Provided material:

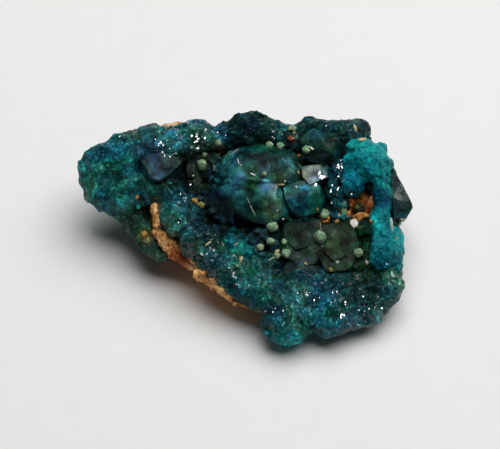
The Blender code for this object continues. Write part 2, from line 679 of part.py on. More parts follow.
def build_dioptase(cutters):
    obj = joined("dioptase", dioptase_shapes(), helper_collection("dioptase shapes"))
    for cutter in cutters:
        boolean(obj, "DIFFERENCE", other=cutter)
    settled(obj)
    thinned(obj, DIOPTASE_KEPT)
    obj.data.materials.append(material("dioptase", (0.01, 0.10, 0.11), 0.15))
    return obj


def main():
    clear_scene()
    cutters = helper_collection("cutters")
    matrix_cutter = mesh_object("matrix_cutter", grown(matrix_mesh(), SEAM), cutters)
    slab = mesh_object("table_slab", table_slab(), cutters)
    pocket = mesh_object("pocket_cutter", in_part_frame(pocket_cutter()), cutters)
    shapes = turquoise_shapes(grow=SEAM)
    turquoise_cutter = mesh_object("turquoise_cutter", shapes[0], cutters)
    others = helper_collection("turquoise cutter shapes")
    for number, bm in enumerate(shapes[1:]):
        mesh_object(f"turquoise_cutter_{number}", bm, others)
    boolean(turquoise_cutter, "UNION", collection=others)
    build_matrix()
    build_turquoise(matrix_cutter)
    build_dioptase([pocket, matrix_cutter, turquoise_cutter, slab])


main()
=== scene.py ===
import math

import bmesh
import bpy
import numpy as np
from mathutils import Matrix, Vector, noise
from mathutils.bvhtree import BVHTree


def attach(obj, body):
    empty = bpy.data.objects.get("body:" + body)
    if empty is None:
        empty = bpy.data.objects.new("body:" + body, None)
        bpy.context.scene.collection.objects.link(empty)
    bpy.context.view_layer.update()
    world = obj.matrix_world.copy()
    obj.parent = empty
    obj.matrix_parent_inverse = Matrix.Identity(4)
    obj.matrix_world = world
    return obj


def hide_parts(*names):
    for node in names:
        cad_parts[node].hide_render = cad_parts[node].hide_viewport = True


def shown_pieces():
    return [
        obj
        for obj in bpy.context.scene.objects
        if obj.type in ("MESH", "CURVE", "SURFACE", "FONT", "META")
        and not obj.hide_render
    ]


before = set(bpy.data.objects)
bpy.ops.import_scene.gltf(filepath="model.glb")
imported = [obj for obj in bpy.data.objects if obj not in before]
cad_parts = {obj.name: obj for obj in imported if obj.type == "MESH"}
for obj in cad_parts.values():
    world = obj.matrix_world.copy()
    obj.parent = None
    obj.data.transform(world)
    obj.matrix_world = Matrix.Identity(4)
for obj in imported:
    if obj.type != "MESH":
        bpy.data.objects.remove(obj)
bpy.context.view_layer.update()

# Everything is modelled in millimetres, in the part's own frame, and scaled when it becomes an object.
# A place that is "seen" is (right, up) on the picture plane through the middle of the crystal-bearing
# face. A third number says how far out of that face it stands.
mm = 0.001
tiny = 1e-9
layout = {
    "faceTilt": 16.0,             # the crystal-bearing face leans this much towards the viewer
    "facePlace": (-3.6, -1.0, 8.9),
    "sightAboveFace": 70.0,
    "elevation": 54.0,
    "cameraDistance": 500.0,
    "pictureWidth": 66.67,        # what the picture's width spans at the specimen
    "pictureMiddle": (0.53, 0.73),    # where the picture's middle is seen
    "eyeStart": 60.0,             # looking for a piece starts this far out
    "seed": 5,
}
rng = np.random.default_rng(layout["seed"])
sight = math.radians(layout["sightAboveFace"])
faceToPart = Matrix.Translation(layout["facePlace"]) @ Matrix.Rotation(
    math.radians(layout["faceTilt"]), 4, "X")
faceTurn = faceToPart.to_3x3()
partToFace = faceToPart.inverted()
towardEye = (faceTurn @ Vector((0.0, -math.cos(sight), math.sin(sight)))).normalized()


def seen(right, up, out):
    # the part-frame point, that far out of the face, which is seen there
    return faceToPart @ Vector((right, (up - out * math.cos(sight)) / math.sin(sight), out))


def seenFrom(points):
    # where part-frame points (an n x 3 array) are seen: right, up and out of the face
    turn = np.array(partToFace)
    local = points @ turn[:3, :3].T + turn[:3, 3]
    up = local[:, 1] * math.sin(sight) + local[:, 2] * math.cos(sight)
    return np.column_stack([local[:, 0], up, local[:, 2]])


# Noise over arrays of points

hashSteps = (374761393, 668265263, 1274126177, 974711)     # for x, y, z and the seed
hashRounds = ((13, 1103515245), (11, 12345701))
noiseShift, cellShift = 31.7, 17.3     # they keep the grids' corners off the origin
blockLevel = 0.07                      # how much a block's level varies, for its size


def hashed(cells, seed):
    # a number from 0 to 1 for each whole-numbered cell
    x, y, z = (cells[..., i].astype(np.int64) for i in range(3))
    n = x * hashSteps[0] + y * hashSteps[1] + z * hashSteps[2] + seed * hashSteps[3]
    for shift, factor in hashRounds:
        n = (n ^ (n >> shift)) * factor & 0x7FFFFFFF
    return ((n ^ (n >> 15)) & 0xFFFFF) / 0xFFFFF


def cellTone(cell, seed):
    # a little darker or lighter than 1, cell by cell
    return 0.8 + 0.4 * hashed(cell, seed)


def smoothNoise(points, size, seed):
    # -1 to 1, with features of that size
    q = points / size + noiseShift
    base = np.floor(q)
    f = q - base
    f = f * f * (3.0 - 2.0 * f)
    total = np.zeros(len(points))
    for corner in np.ndindex(2, 2, 2):
        weight = np.ones(len(points))
        for axis in range(3):
            weight = weight * (f[:, axis] if corner[axis] else 1.0 - f[:, axis])
        total += weight * hashed(base + np.array(corner), seed)
    return total * 2.0 - 1.0


def layeredNoise(points, layers):
    # each layer is a size, a seed and a height
    return sum(smoothNoise(points, size, seed) * height for size, seed, height in layers)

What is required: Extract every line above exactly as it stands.

Worked solution:
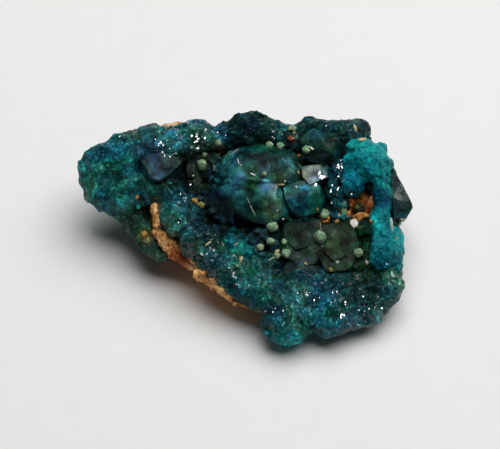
The Blender code for this object continues. Write part 2, from line 679 of part.py on. More parts follow.
def build_dioptase(cutters):
    obj = joined("dioptase", dioptase_shapes(), helper_collection("dioptase shapes"))
    for cutter in cutters:
        boolean(obj, "DIFFERENCE", other=cutter)
    settled(obj)
    thinned(obj, DIOPTASE_KEPT)
    obj.data.materials.append(material("dioptase", (0.01, 0.10, 0.11), 0.15))
    return obj


def main():
    clear_scene()
    cutters = helper_collection("cutters")
    matrix_cutter = mesh_object("matrix_cutter", grown(matrix_mesh(), SEAM), cutters)
    slab = mesh_object("table_slab", table_slab(), cutters)
    pocket = mesh_object("pocket_cutter", in_part_frame(pocket_cutter()), cutters)
    shapes = turquoise_shapes(grow=SEAM)
    turquoise_cutter = mesh_object("turquoise_cutter", shapes[0], cutters)
    others = helper_collection("turquoise cutter shapes")
    for number, bm in enumerate(shapes[1:]):
        mesh_object(f"turquoise_cutter_{number}", bm, others)
    boolean(turquoise_cutter, "UNION", collection=others)
    build_matrix()
    build_turquoise(matrix_cutter)
    build_dioptase([pocket, matrix_cutter, turquoise_cutter, slab])


main()
=== scene.py ===
import math

import bmesh
import bpy
import numpy as np
from mathutils import Matrix, Vector, noise
from mathutils.bvhtree import BVHTree


def attach(obj, body):
    empty = bpy.data.objects.get("body:" + body)
    if empty is None:
        empty = bpy.data.objects.new("body:" + body, None)
        bpy.context.scene.collection.objects.link(empty)
    bpy.context.view_layer.update()
    world = obj.matrix_world.copy()
    obj.parent = empty
    obj.matrix_parent_inverse = Matrix.Identity(4)
    obj.matrix_world = world
    return obj


def hide_parts(*names):
    for node in names:
        cad_parts[node].hide_render = cad_parts[node].hide_viewport = True


def shown_pieces():
    return [
        obj
        for obj in bpy.context.scene.objects
        if obj.type in ("MESH", "CURVE", "SURFACE", "FONT", "META")
        and not obj.hide_render
    ]


before = set(bpy.data.objects)
bpy.ops.import_scene.gltf(filepath="model.glb")
imported = [obj for obj in bpy.data.objects if obj not in before]
cad_parts = {obj.name: obj for obj in imported if obj.type == "MESH"}
for obj in cad_parts.values():
    world = obj.matrix_world.copy()
    obj.parent = None
    obj.data.transform(world)
    obj.matrix_world = Matrix.Identity(4)
for obj in imported:
    if obj.type != "MESH":
        bpy.data.objects.remove(obj)
bpy.context.view_layer.update()

# Everything is modelled in millimetres, in the part's own frame, and scaled when it becomes an object.
# A place that is "seen" is (right, up) on the picture plane through the middle of the crystal-bearing
# face. A third number says how far out of that face it stands.
mm = 0.001
tiny = 1e-9
layout = {
    "faceTilt": 16.0,             # the crystal-bearing face leans this much towards the viewer
    "facePlace": (-3.6, -1.0, 8.9),
    "sightAboveFace": 70.0,
    "elevation": 54.0,
    "cameraDistance": 500.0,
    "pictureWidth": 66.67,        # what the picture's width spans at the specimen
    "pictureMiddle": (0.53, 0.73),    # where the picture's middle is seen
    "eyeStart": 60.0,             # looking for a piece starts this far out
    "seed": 5,
}
rng = np.random.default_rng(layout["seed"])
sight = math.radians(layout["sightAboveFace"])
faceToPart = Matrix.Translation(layout["facePlace"]) @ Matrix.Rotation(
    math.radians(layout["faceTilt"]), 4, "X")
faceTurn = faceToPart.to_3x3()
partToFace = faceToPart.inverted()
towardEye = (faceTurn @ Vector((0.0, -math.cos(sight), math.sin(sight)))).normalized()


def seen(right, up, out):
    # the part-frame point, that far out of the face, which is seen there
    return faceToPart @ Vector((right, (up - out * math.cos(sight)) / math.sin(sight), out))


def seenFrom(points):
    # where part-frame points (an n x 3 array) are seen: right, up and out of the face
    turn = np.array(partToFace)
    local = points @ turn[:3, :3].T + turn[:3, 3]
    up = local[:, 1] * math.sin(sight) + local[:, 2] * math.cos(sight)
    return np.column_stack([local[:, 0], up, local[:, 2]])


# Noise over arrays of points

hashSteps = (374761393, 668265263, 1274126177, 974711)     # for x, y, z and the seed
hashRounds = ((13, 1103515245), (11, 12345701))
noiseShift, cellShift = 31.7, 17.3     # they keep the grids' corners off the origin
blockLevel = 0.07                      # how much a block's level varies, for its size


def hashed(cells, seed):
    # a number from 0 to 1 for each whole-numbered cell
    x, y, z = (cells[..., i].astype(np.int64) for i in range(3))
    n = x * hashSteps[0] + y * hashSteps[1] + z * hashSteps[2] + seed * hashSteps[3]
    for shift, factor in hashRounds:
        n = (n ^ (n >> shift)) * factor & 0x7FFFFFFF
    return ((n ^ (n >> 15)) & 0xFFFFF) / 0xFFFFF


def cellTone(cell, seed):
    # a little darker or lighter than 1, cell by cell
    return 0.8 + 0.4 * hashed(cell, seed)


def smoothNoise(points, size, seed):
    # -1 to 1, with features of that size
    q = points / size + noiseShift
    base = np.floor(q)
    f = q - base
    f = f * f * (3.0 - 2.0 * f)
    total = np.zeros(len(points))
    for corner in np.ndindex(2, 2, 2):
        weight = np.ones(len(points))
        for axis in range(3):
            weight = weight * (f[:, axis] if corner[axis] else 1.0 - f[:, axis])
        total += weight * hashed(base + np.array(corner), seed)
    return total * 2.0 - 1.0


def layeredNoise(points, layers):
    # each layer is a size, a seed and a height
    return sum(smoothNoise(points, size, seed) * height for size, seed, height in layers)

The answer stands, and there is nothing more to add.